An "alarming" percentage of student athletes with COVID-19 are also developing heart inflammation known as myocarditis, according to a Penn State doctor, though he later clarified that the percentage is not as high as he initially said.
Wayne Sebastianelli, Penn State’s director of athletic medicine, said during a board meeting Monday night that around 30 percent of student athletes with COVID-19 who were given cardiac MRI's were found to have heart inflammation.
The comments were first reported by the Centre Daily Times and received a spike of attention on Thursday afternoon.
On Thursday evening, Penn State issued a statement saying that Sebastianelli was referring to "initial preliminary data that had been verbally shared by a colleague on a forthcoming study, which unbeknownst to him at the time had been published at a lower rate."
The statement pointed to a New York Times article in late August, reporting on a study showing around 15 percent of student athletes who had COVID-19 had myocarditis.
While 15 percent is lower than 30 percent, the findings are still potentially concerning, though there is much that remains unknown.
“What we have seen when people have been studied, with cardiac MRI scans, symptomatic and asymptomatic COVID infections, is a level of inflammation in cardiac muscle that just is alarming,” Sebastianelli said in his initial comments.
Sebastianelli said it is not clear to him or cardiologists who have been consulted exactly how concerning this finding is, and he suggested some cardiologists do not think it is a major problem.
But the findings mark a concerning unknown that illustrates that there are potential complications from the coronavirus that are not fully understood.
The comments also come as President Trump has urged the Big 10, which has postponed its football season, to resume play. Trump earlier this week spoke to the conference’s commissioner about “immediately starting up” the season.
Sebastianelli said the unknowns around heart problems from the virus are part of the reason the conference decided to hold off on playing.
“We really just don’t know what to do with it right now, because it's still very early in the infection, so some of that has led to the Pac 12 and the Big Ten's decision to sort of put a hiatus on what’s happening because we really want to study this a little bit further and figure out what's going on with the student athlete,” he said.
Illustrating the potential risks, a former Florida State basketball player, Michael Ojo, reportedly died in Serbia from a heart attack after recovering from the coronavirus earlier this month.
Sebastianelli said myocarditis can become serious and even cause fatal heart problems, but it is unknown whether it will in these cases.
“There are many cardiologists, some very high level, at the Mayo Clinic, who feel like this is probably a finding that is incidental, and may not warrant any further investigation, or any further sort of concern,” Sebastianelli said. “And they'll let somebody really compete again within [30 days or so]."
But he said some athletes across the Big Ten have still not fully recovered from the coronavirus.
“Some of the athletes that have been infected haven't really recovered to their full pulmonary function,” he said. “They just don't train as hard as they normally can.
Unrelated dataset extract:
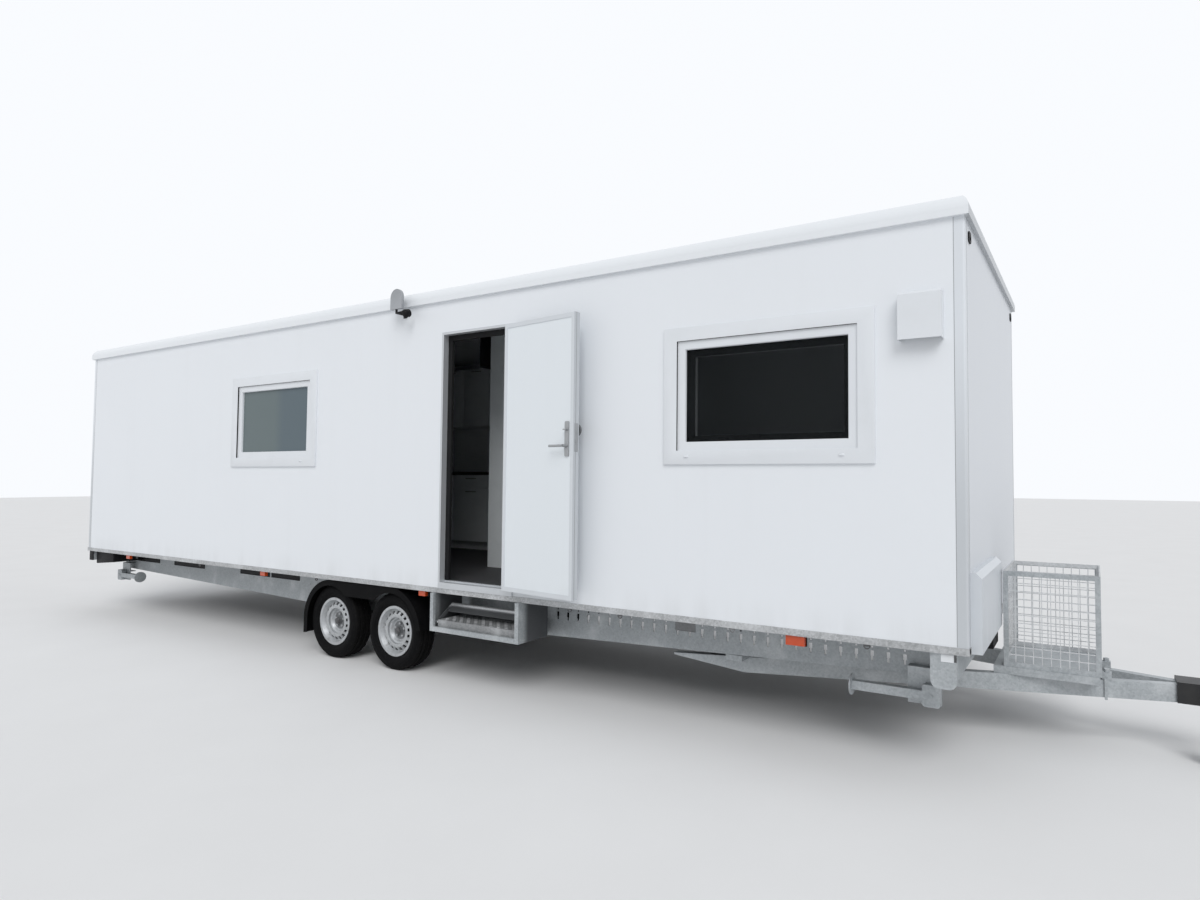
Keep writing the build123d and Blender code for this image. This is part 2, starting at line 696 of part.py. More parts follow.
with BuildPart() as chassis_brackets:
    for side in (-1, 1):
        beam_y = middle_y + side * (cabin_width / 2 - beam_inset)
        block((front_x - seat_from_end[1], front_x - seat_from_end[0]), sorted((beam_y, beam_y - side * seat_width)),
              (drawbar_top, rail_bottom - beam_foot(seat_from_end[1]) - seat_clearance))
        post_y = middle_y + side * drawbar_centre(cross_from_end[0])
        block((front_x - cross_from_end[0] - 25, front_x - cross_from_end[0] + 25),
              (post_y - seat_width / 2, post_y + seat_width / 2), (drawbar_top, rail_bottom - beam_gauge - cross_depth))
        stay_y = sorted((beam_y, beam_y + side * guard_stay))
        stay_top = tyre_radius + guard_radius - guard_gauge
        block((axle_x - 60, axle_x + 60), stay_y, (stay_top - beam_gauge, stay_top))
save(chassis_brackets, "chassis_brackets")

# Towing head: a box that clamps the beams, a sliding tube and a ring eye
head_x = front_x + drawbar_nose[0]
head_length = 320
eye_radius = 20
eye_wall = 22
eye_thickness = 30
tow_z = drawbar_top - drawbar_depth / 2
eye_x = front_x + drawbar_reach - eye_radius - eye_wall
with BuildPart() as towing_head:
    block((head_x, head_x + head_length), (middle_y - 90, middle_y + 90),
          (drawbar_top - drawbar_depth, drawbar_top + 20))
    with BuildSketch(Plane(origin=(head_x + head_length, middle_y, tow_z), z_dir=(1, 0, 0))):
        Circle(30)
    extrude(amount=eye_x - head_x - head_length - eye_radius)
    with BuildSketch(Plane.XY.offset(tow_z - eye_thickness / 2)):
        with Locations((eye_x, middle_y)):
            Circle(eye_radius + eye_wall)
    extrude(amount=eye_thickness)
    with BuildSketch(Plane.XY.offset(tow_z - 60)):
        with Locations((eye_x, middle_y)):
            Circle(eye_radius)
    extrude(amount=120, mode=Mode.SUBTRACT)
save(towing_head, "towing_head")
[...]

Their tolerance has decreased, and so whether that's heart-related or lung-related, we really don't know yet and it's just another variable in change in performance that has to be reevaluated over time.”
Speaking before the clarifying statement was issued, Michael Ackerman, a cardiologist at the Mayo Clinic, said that while it is known that COVID-19 can cause myocarditis, he is skeptical that the frequency would be as high as 30 percent.
"That's a big number and it's a number that doesn't fit with the science, so I'm skeptical, but we have to see the strength of the evidence," he said.
He said that in autopsies of people who died from COVID-19, less than 15 percent have had myocarditis, and that is in a group of people with infections so bad they were fatal.
It is possible the inflammation or other changes to the heart detected in the cardiac MRIs of the Big 10 athletes are temporary changes that could also happen with other viruses like the flu, but that would otherwise go undetected because people with the flu do not typically get cardiac MRIs, he said. Overall, more study and a closer look at the evidence is needed in this instance, he said.
This story was updated at 7:31 to reflect the revised remarks.